Using Rashtrapathi Bhavan to generate new ideas or launch non-political initiatives: Even within the Constitutional parameters, a keen and creative President can use his stature and influence to bring together leading lights in various fields such as agriculture, industry, science, technology, education, population trends, social service and environment, and encourage them to do out-of-the-box thinking on current and emerging issues of importance and forward to the Government or the concerned agencies recommendations for further course of action.

This was what C. Subramaniam used to do when he was the Governor of Maharashtra, thereby converting the Raj Bhavan into a veritable power-house of ideas.

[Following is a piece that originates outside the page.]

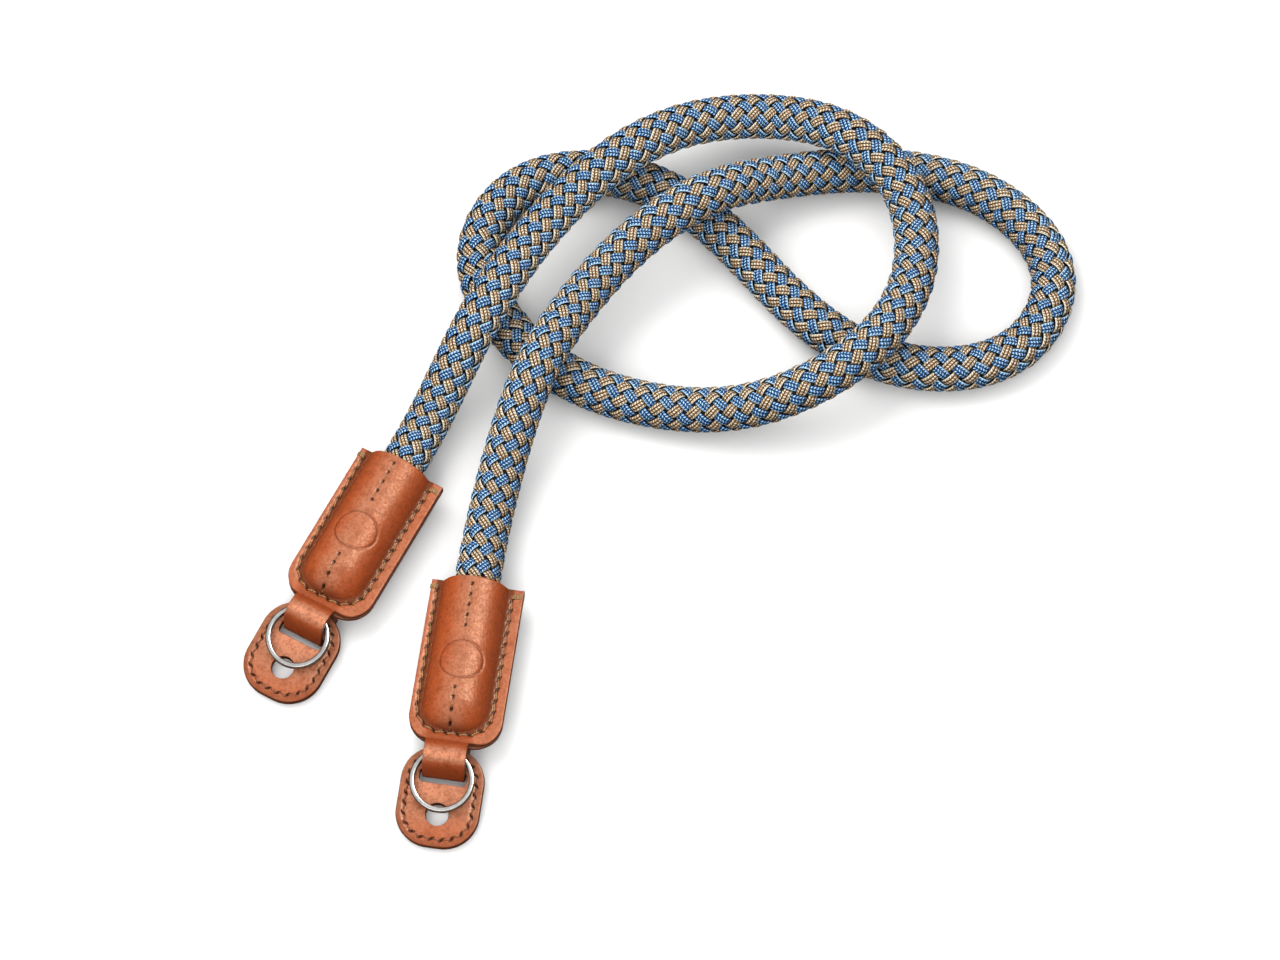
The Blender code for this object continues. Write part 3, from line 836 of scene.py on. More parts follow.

Keeping a watchful eye on Defence and security: The Constitution vests the supreme command of the Defence Forces of the Union in the President, stating that the exercise of his authority by the Supreme Commander should be regulated by law. No such law has so far been passed. Arguably, while the President qua President is bound by Cabinet advice, the Supreme Commander, with a distinct and separate role in its own right, should be empowered to act in his best judgment when the nation’s defence demands instant decisions in grave situations.

Otherwise, he will be neither supreme nor a commander. Mr Mukherjee may like to have this question settled at the earliest. In any case, if he surfs through the Internet he would come across a number of Web sites in which former Defence personnel at all levels have been spreading hatred and disaffection against civilian political and administrative establishments. This is an alarming trend and the Supreme Commander will do well to go into the causes.

Time-lines for definitive disposal of references on various issues: As at present, there is no time limit prescribed for giving Presidential assent to Bills, especially those received from the States. The delays in dealing with petitions for clemency, pardon, and the like have reached scandalous proportions. Generally, despite the passage of 65 years after Independence, a sense of time is still foreign to Ministers and bureaucrats. Enforcement of time-lines by the President may tone up the system all the way down.